By 15-2, the court accepted that “the catastrophic humanitarian situation in the Gaza Strip is at serious risk of deteriorating further before the Court renders its final judgment.” (Over 26,000 Palestinians have been killed, extensive tracts of land in Gaza pummelled into oblivion, and 85% of its 2.3 million residents expelled from their homes.) Measures were therefore required to prevent “real and imminent risk that irreparable prejudice will be caused to the rights found by the Court to be plausible, before it gives its final decision.”
The grant of provisional measures was, however, more conservative than that sought by Pretoria. Conspicuously missing was any explicit demand that Israel pause its military operations. That said, the judgment did little to afford Israel’s leaders and the IDF comfort from the obligatory reach of the Genocide Convention, an instrument they had argued was irrelevant and inapplicable to the conduct of “innovative” military operations.
To that end, Israel was obligated to take all possible measures to prevent the commission of acts under Article II of the Genocide Convention, including by its military; prevent and punish “the direct and public incitement to genocide” against the Palestinian populace in Gaza; permit basic services and humanitarian assistance to the Gaza Strip; ensure the preservation of, and prevent destruction of, evidence related to acts committed against Gaza’s Palestinians within Articles II and III of the Convention; and submit a report to the ICJ on how Israel was abiding by such provisional measures within one month.
As is very much the form, the justice from the country in the dock, in this case, Israel’s Aharon Barak, could see nothing inferentially genocidal in his country’s campaign. South Africa, he insisted, had intentionally ignored the role played by Hamas in its 7 October attacks, and “wrongly sought to impute the crime of Cain to Abel.”
Inevitably, the singular experience of the Holocaust survivor, the sui generis Jewish view of trauma, used as solid armour against any possibility that Israel might ever commit genocide, became a point of contention. Genocide “is the gravest possible accusation and is deeply intertwined with my personal life experience.” Israel had a firm commitment to the rule of law, and to accept that it was committing genocide “is very hard for me personally”. Tellingly, he suggested that Israel’s campaign in Gaza be examined, not from the viewpoint of the Genocide Convention but international humanitarian law.
With classic casuistry, Barak did vote for the measure requiring Israel to do everything “within its power to prevent and punish the direct and public incitement to commit genocide in relation to members of the Palestinian group in the Gaza strip”. But having identified nothing in the way of such intent, the issue became a moot one. With some relief, Barak could state that certain measures sought by South Africa, including an immediate suspension of military operations, were rejected by the ICJ, which preferred “a significantly narrower scope”.

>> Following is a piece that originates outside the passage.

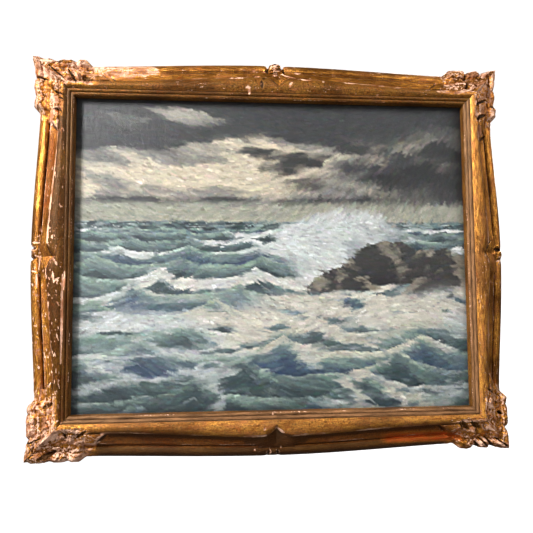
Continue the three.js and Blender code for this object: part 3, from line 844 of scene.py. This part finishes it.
def gilding_material():
    """Leaf over red bole and gesso, toned brown, rubbed, flaked and darker in the hollows, with
    painted shade under the crest's step and on the bottom rail's cove and rim.
    """
    material, tree, shader = new_material("worn gilding")
    marks = named(tree, "wear_and_shade")
    worn, dark_dirt_and_shade, reddened = add(tree, "ShaderNodeSeparateColor", Color=marks.outputs["Color"]).outputs
    raw = marks.outputs["Alpha"]
    run = named(tree, "run").outputs["Vector"]
    streak = noise(stretched(run, (0.22, 1, 1)), 480, 5, 0.62)
    patch = noise(stretched(run, (0.45, 1, 1)), 95, 5)
    broad = noise(stretched(run, (0.5, 1, 1)), 26, 3)
    fine = noise(run, 1000, 4, 0.65)
    crumb = noise(run, 420, 4, 0.6)
    gold = blend(spread(streak, 0.40, 0.62), COPPER_BROWN, BRIGHT_GOLD)
    gold = blend(spread(patch, 0.50, 0.66, 0, 0.7), gold, WARM_COPPER)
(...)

From the other side of the legal aisle, the South African foreign minister, Naledi Pandor, wished that the ICJ had grasped the nettle to order a halt in military operations. But, with some deft reasoning, she was satisfied that the only way Israel could implement the provisional measures would be through a ceasefire. Much the same view was expressed by the Associated Press: “The court’s half-dozen orders will be difficult to achieve without some sort of cease-fire or pause in the fighting.” That logic is clear enough, but the actions, given the various statements from Prime Minister Benjamin Netanyahu and his officials alleging slander and a blood libel against their country, are unlikely to follow.